▶ _What the task asks_: Give the data a second time, exactly and in full.

## Start Source records

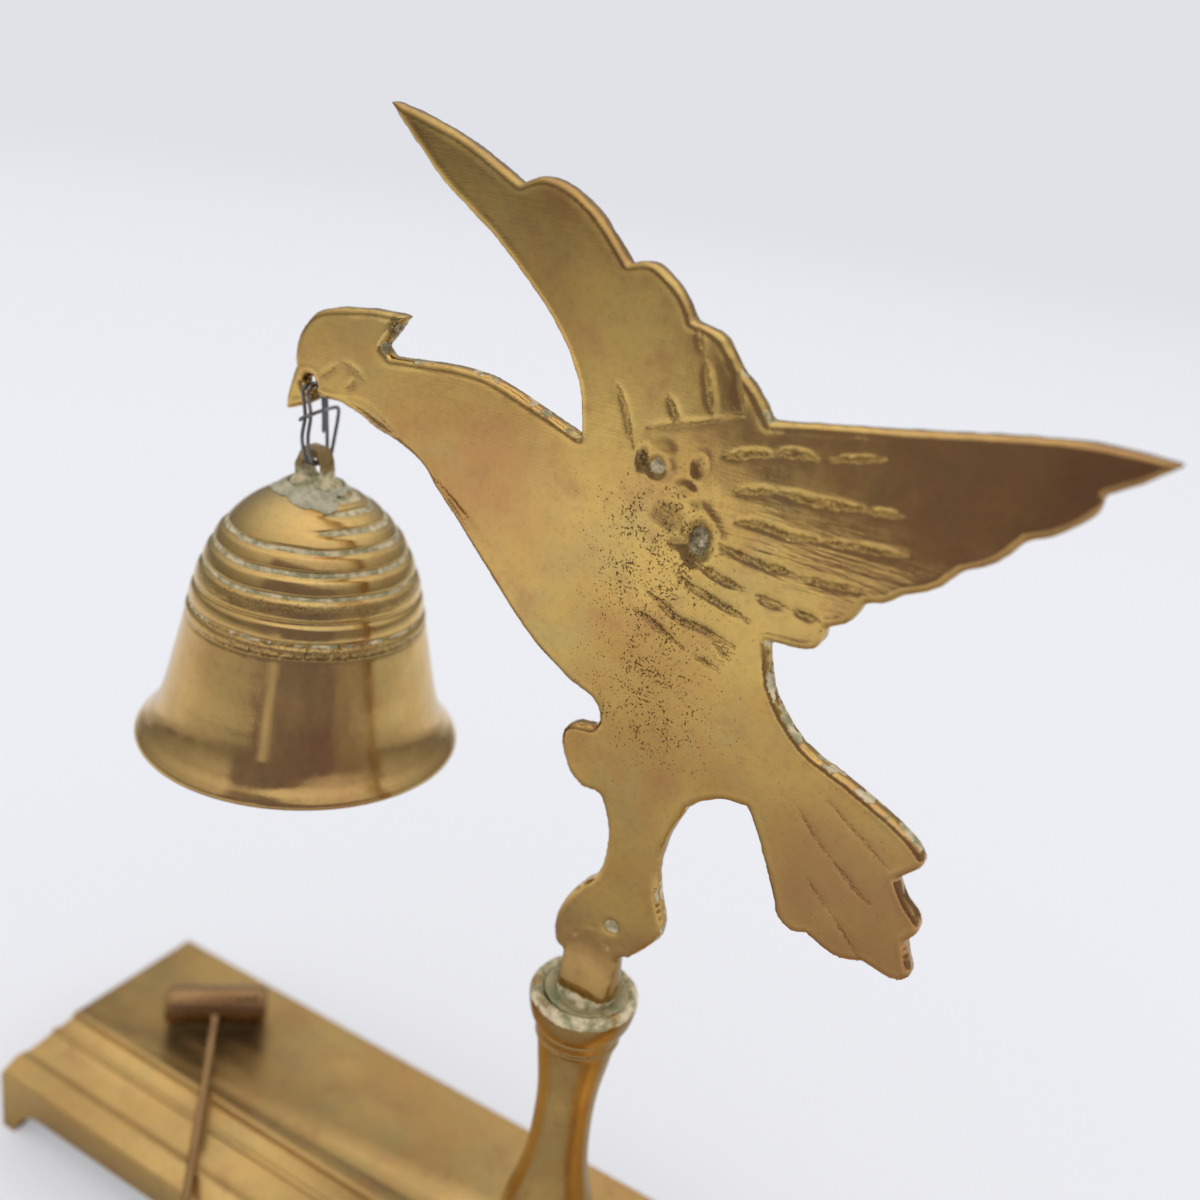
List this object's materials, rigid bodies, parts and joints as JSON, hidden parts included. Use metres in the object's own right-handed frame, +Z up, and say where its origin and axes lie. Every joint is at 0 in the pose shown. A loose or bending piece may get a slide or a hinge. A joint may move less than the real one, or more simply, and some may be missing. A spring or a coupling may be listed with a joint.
{
  "type": "table bell",
  "caption": "Brass table bell hung by a wire loop from the beak of a flat cast bird on a turned column, with a loose mallet on its long moulded base.",
  "frame": {"origin": "bottom centre of the bounding box, on the table plane; the column's axis is 16.5 mm behind it", "axes": "+X along the base from the bell's end to the bird's tail, +Y to the plain back of the base, +Z up"},
  "size_m": [0.243, 0.0928, 0.2236],
  "materials": {
    "base_brass": "drawn and polished, aged to a soft tan",
    "column_brass": "turned and polished, aged",
    "bird_brass": "sand cast, one face ground flat and polished, with casting pits",
    "bell_brass": "turned and polished, verdigris in the ring grooves",
    "lug_brass": "dull and tarnished",
    "mallet_brass": "satin, aged",
    "solder": "soft solder under grey-green verdigris, matt",
    "wire_steel": "dark annealed wire",
    "steel": "plain turned steel"
  },
  "bodies": {
    "stand": {"base": "base_brass", "column": "column_brass", "column_screw": "steel", "screw_washer": "steel", "bird": "bird_brass", "socket_solder": "solder"},
    "wire": {"hanging_wire": "wire_steel"},
    "bell": {"bell": "bell_brass", "crown_lug": "lug_brass", "crown_solder": "solder"},
    "mallet": {"mallet_head": "mallet_brass", "mallet_rod": "mallet_brass"}
  },
  "joints": [
    {"name": "wire_swing", "type": "hinge", "parent": "stand", "child": "wire", "pos_m": [-0.069, 0.0165, 0.1761], "axis": [0, 1, 0], "range_deg": [-15, 20]},
    {"name": "bell_tilt", "type": "hinge", "parent": "wire", "child": "bell", "pos_m": [-0.0676, 0.0165, 0.1626], "axis": [1, 0, 0], "range_deg": [-7, 7]},
    {"name": "mallet_lift", "type": "slide", "parent": "stand", "child": "mallet", "axis": [0, -0.9063, 0.4226], "range_m": [0, 0.12]}
  ]
}
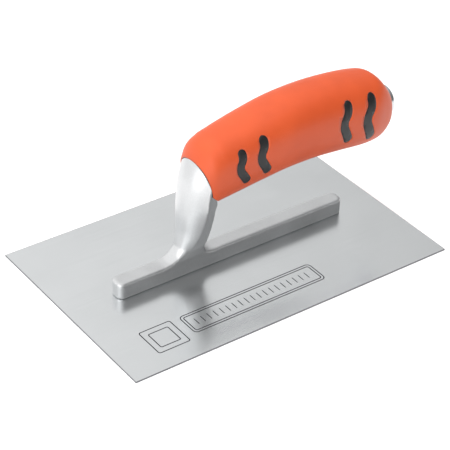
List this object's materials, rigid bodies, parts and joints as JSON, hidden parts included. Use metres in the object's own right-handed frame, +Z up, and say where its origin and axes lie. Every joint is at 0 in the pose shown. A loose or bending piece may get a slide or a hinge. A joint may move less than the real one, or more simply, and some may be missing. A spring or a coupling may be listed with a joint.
{
  "type": "finishing trowel",
  "caption": "Flat rectangular steel blade riveted to a cast aluminium mounting whose gooseneck carries a soft-covered camel-back grip.",
  "frame": {"origin": "centre of the blade's flat working face, which is its underside", "axes": "+X along the blade from the toe, where the neck stands, to the grip's free end; +Z up, away from the working face; +Y across the blade"},
  "size_m": [0.2088, 0.127, 0.0892],
  "materials": {
    "blade_steel": "fine ground satin",
    "rivet_steel": "ground flush with the blade",
    "cast_metal": "tumbled casting, softly polished",
    "core_plastic": "moulded, fine matte",
    "cover_rubber": "soft moulded rubber, satin",
    "plated_steel": "bright zinc plate"
  },
  "bodies": {
    "root": {"blade": "blade_steel", "blade_rivets": "rivet_steel", "mounting": "cast_metal", "grip_core": "core_plastic", "grip_cover": "cover_rubber", "cup_washer": "plated_steel", "handle_bolt": "plated_steel"}
  },
  "joints": []
}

## End Source records

▶ _Finished task_:
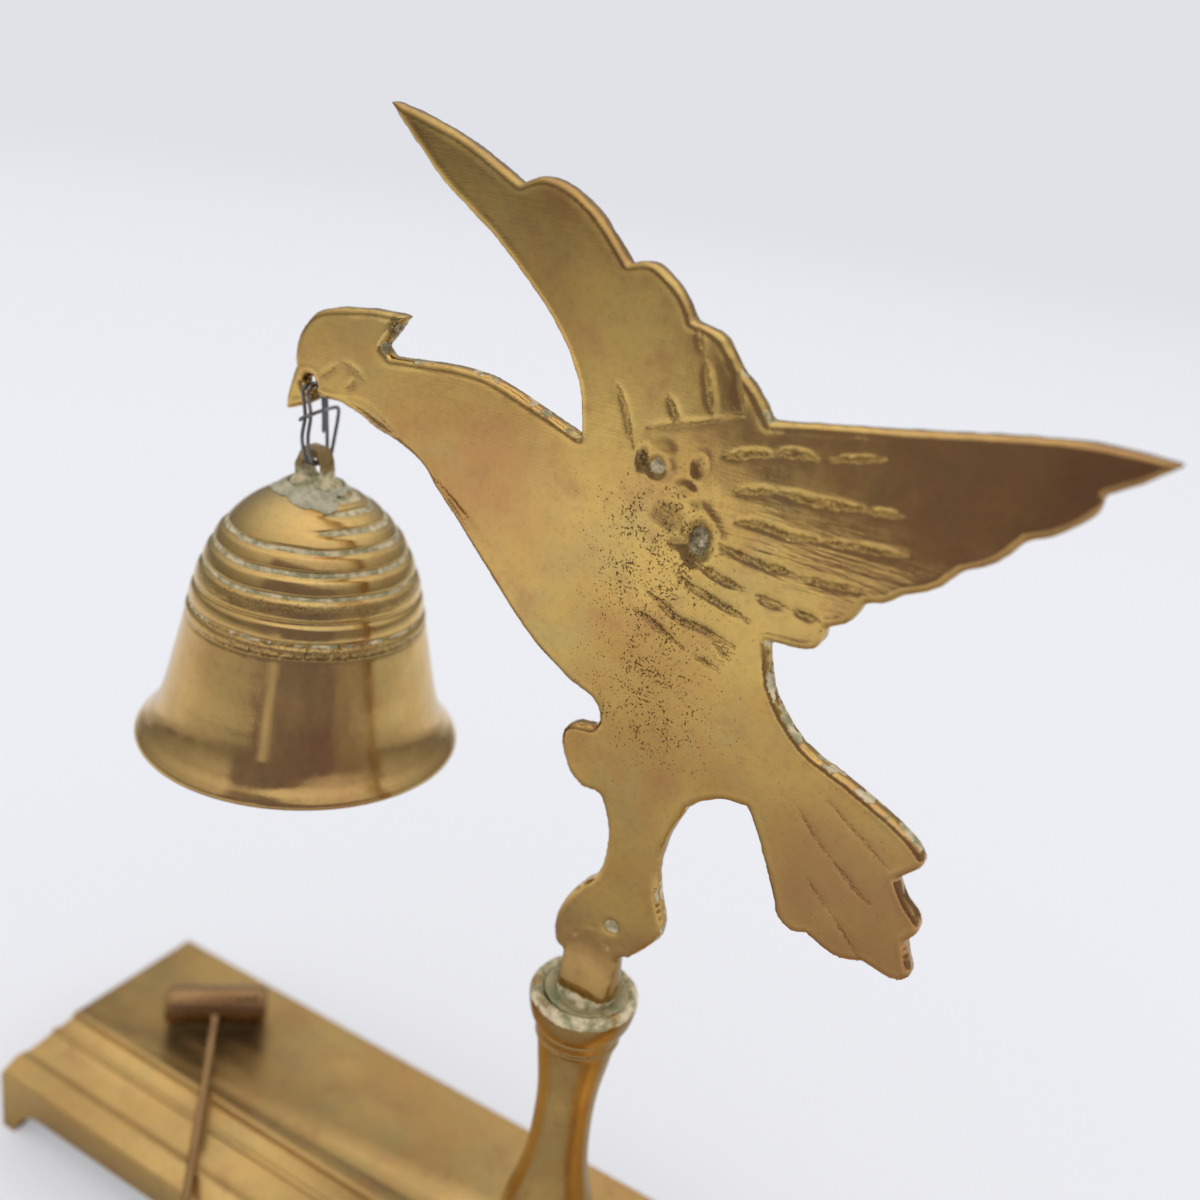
List this object's materials, rigid bodies, parts and joints as JSON, hidden parts included. Use metres in the object's own right-handed frame, +Z up, and say where its origin and axes lie. Every joint is at 0 in the pose shown. A loose or bending piece may get a slide or a hinge. A joint may move less than the real one, or more simply, and some may be missing. A spring or a coupling may be listed with a joint.
{
  "type": "table bell",
  "caption": "Brass table bell hung by a wire loop from the beak of a flat cast bird on a turned column, with a loose mallet on its long moulded base.",
  "frame": {"origin": "bottom centre of the bounding box, on the table plane; the column's axis is 16.5 mm behind it", "axes": "+X along the base from the bell's end to the bird's tail, +Y to the plain back of the base, +Z up"},
  "size_m": [0.243, 0.0928, 0.2236],
  "materials": {
    "base_brass": "drawn and polished, aged to a soft tan",
    "column_brass": "turned and polished, aged",
    "bird_brass": "sand cast, one face ground flat and polished, with casting pits",
    "bell_brass": "turned and polished, verdigris in the ring grooves",
    "lug_brass": "dull and tarnished",
    "mallet_brass": "satin, aged",
    "solder": "soft solder under grey-green verdigris, matt",
    "wire_steel": "dark annealed wire",
    "steel": "plain turned steel"
  },
  "bodies": {
    "stand": {"base": "base_brass", "column": "column_brass", "column_screw": "steel", "screw_washer": "steel", "bird": "bird_brass", "socket_solder": "solder"},
    "wire": {"hanging_wire": "wire_steel"},
    "bell": {"bell": "bell_brass", "crown_lug": "lug_brass", "crown_solder": "solder"},
    "mallet": {"mallet_head": "mallet_brass", "mallet_rod": "mallet_brass"}
  },
  "joints": [
    {"name": "wire_swing", "type": "hinge", "parent": "stand", "child": "wire", "pos_m": [-0.069, 0.0165, 0.1761], "axis": [0, 1, 0], "range_deg": [-15, 20]},
    {"name": "bell_tilt", "type": "hinge", "parent": "wire", "child": "bell", "pos_m": [-0.0676, 0.0165, 0.1626], "axis": [1, 0, 0], "range_deg": [-7, 7]},
    {"name": "mallet_lift", "type": "slide", "parent": "stand", "child": "mallet", "axis": [0, -0.9063, 0.4226], "range_m": [0, 0.12]}
  ]
}
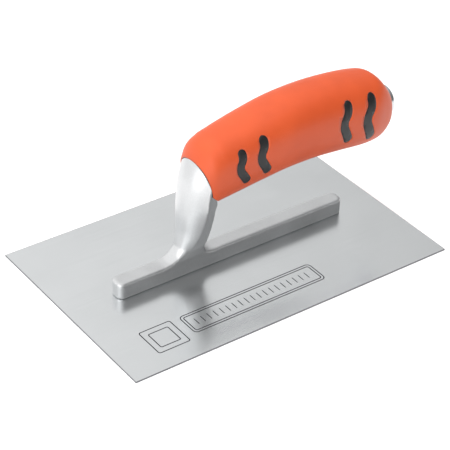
List this object's materials, rigid bodies, parts and joints as JSON, hidden parts included. Use metres in the object's own right-handed frame, +Z up, and say where its origin and axes lie. Every joint is at 0 in the pose shown. A loose or bending piece may get a slide or a hinge. A joint may move less than the real one, or more simply, and some may be missing. A spring or a coupling may be listed with a joint.
{
  "type": "finishing trowel",
  "caption": "Flat rectangular steel blade riveted to a cast aluminium mounting whose gooseneck carries a soft-covered camel-back grip.",
  "frame": {"origin": "centre of the blade's flat working face, which is its underside", "axes": "+X along the blade from the toe, where the neck stands, to the grip's free end; +Z up, away from the working face; +Y across the blade"},
  "size_m": [0.2088, 0.127, 0.0892],
  "materials": {
    "blade_steel": "fine ground satin",
    "rivet_steel": "ground flush with the blade",
    "cast_metal": "tumbled casting, softly polished",
    "core_plastic": "moulded, fine matte",
    "cover_rubber": "soft moulded rubber, satin",
    "plated_steel": "bright zinc plate"
  },
  "bodies": {
    "root": {"blade": "blade_steel", "blade_rivets": "rivet_steel", "mounting": "cast_metal", "grip_core": "core_plastic", "grip_cover": "cover_rubber", "cup_washer": "plated_steel", "handle_bolt": "plated_steel"}
  },
  "joints": []
}